So far, the saga has been a beat-up driven largely by the Act Party’s David Seymour, who specialises in a brand of hyperbole that regularly catches the media’s attention because his heightened rhetoric is so deliciously clickworthy. At some point before taking Seymour’s bait, maybe the profession should be looking at Act’s miniscule level of voter support and wondering how on earth a political party that has received such massive inputs of funding down the years could have ended up with only 0.4% support nationwide, and be entirely reliant on a National Party electorate subsidy for its very survival. Meaning: the media goes to Seymour for a reason. And the reason isn’t because his messages enjoy wide public support because plainly, they don’t.

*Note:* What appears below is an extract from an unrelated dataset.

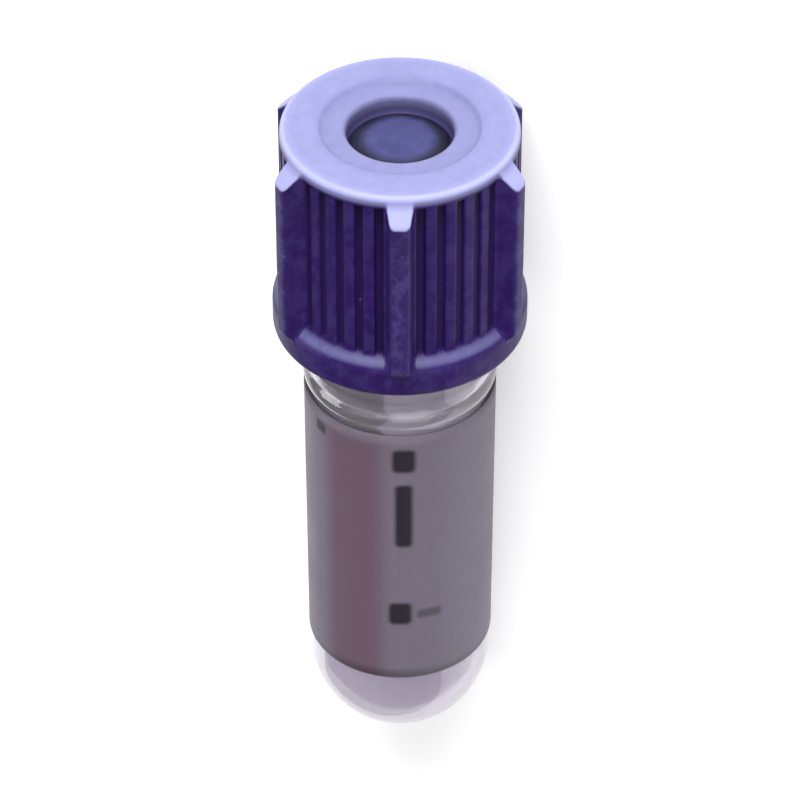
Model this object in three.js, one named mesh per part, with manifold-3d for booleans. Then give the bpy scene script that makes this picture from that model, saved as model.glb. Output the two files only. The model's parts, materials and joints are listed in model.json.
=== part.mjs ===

Time and again, Act offers empty clickbait. At this point, the Jones “scandal” looks like it has been another example of the media chasing the clicks.

Huawei, Cont’d

As things stand, the risk that the Chinese firm Huawei allegedly poses to the West’s 5G networks has mutated since the story first broke in early 2018. Back then the alleged fears were all about security – that a firm that has pledged its allegiance to the Chinese Communist Party could possibly install ‘back doors’ in its gear that could allow Beijing direct access to the back end of our crucial new digital communication networks. So far, those fears have been unfounded and/or are different to those initially proposed:

Germany and the UK have their eyes wide open to the alleged risks Huawei poses to their national security, but they also believe those risks can be managed. Even Chuck Robbins, the chief executive of Cisco — one of Huawei's main competitors — reportedly suggested on Sunday that fears of Huawei's 5G dominance may be overblown.

In unison with Huawei, the United Kingdom has set up a laboratory to investigate the alleged threat poised by the company’s gear, and Germany seems about to follow suit. No evidence has emerged that those mythical Huawei back doors actually exist, or have ever existed. For its own part, Huawei says that it would be commercial suicide for the firm to install them, even if it had wanted to. As the (paywalled) Economist magazine reported a couple of weeks ago:

The most prominent exception [to the security concerns about Huawei] is Britain, which allows Huawei’s kit but scrutinises it at a laboratory run by the National Cyber Security Centre, part of GCHQ, Britain’s electronic-spying agency. On February 20th, speaking at a security conference in Brussels, Ciaran Martin, a member of GCHQ’s board, gave the spooks’ view. GCHQ has probed Huawei’s hardware and code for years. It found no evidence of back doors but discovered that Huawei’s code is a spaghettified mess full of holes and weak security.

Such technological failings, the UK has concluded, can be safely managed. When it comes to Huawei products, it seems that the West is not dealing with any direct, intentional plan to eavesdrop - but with a level of coding that might be vulnerable to hacking by all and sundry. In other words, if Huawei poses a problem, it is via technological failings in its code and security measures that could well be amenable to a technological fix. Apparently, Huawei does not pose a security threat per se, that has to be met only, or mainly, via counter-security measures, such as a total ban on Huawei products.

For the US, it doesn’t help that their demonising of Huawei seems to be a form of trade protectionism, in order to drive the global community into buying and installing American products in its 5G networks. Of course, those US 5G products would then be potentially vulnerable to eavesdropping by the spooks at the National Security Agency. As the Economist summed up the current state of play :

Britain’s conditional seal of approval is important for Huawei as a counterbalance to American pressure. Germany and Italy also seem reluctant to ban it. Germany recently opened a test laboratory similar to the one in Britain. New Zealand has blocked an application by Spark, a phone network, to use Huawei’s gear on national-security grounds. But it has not blacklisted the firm outright.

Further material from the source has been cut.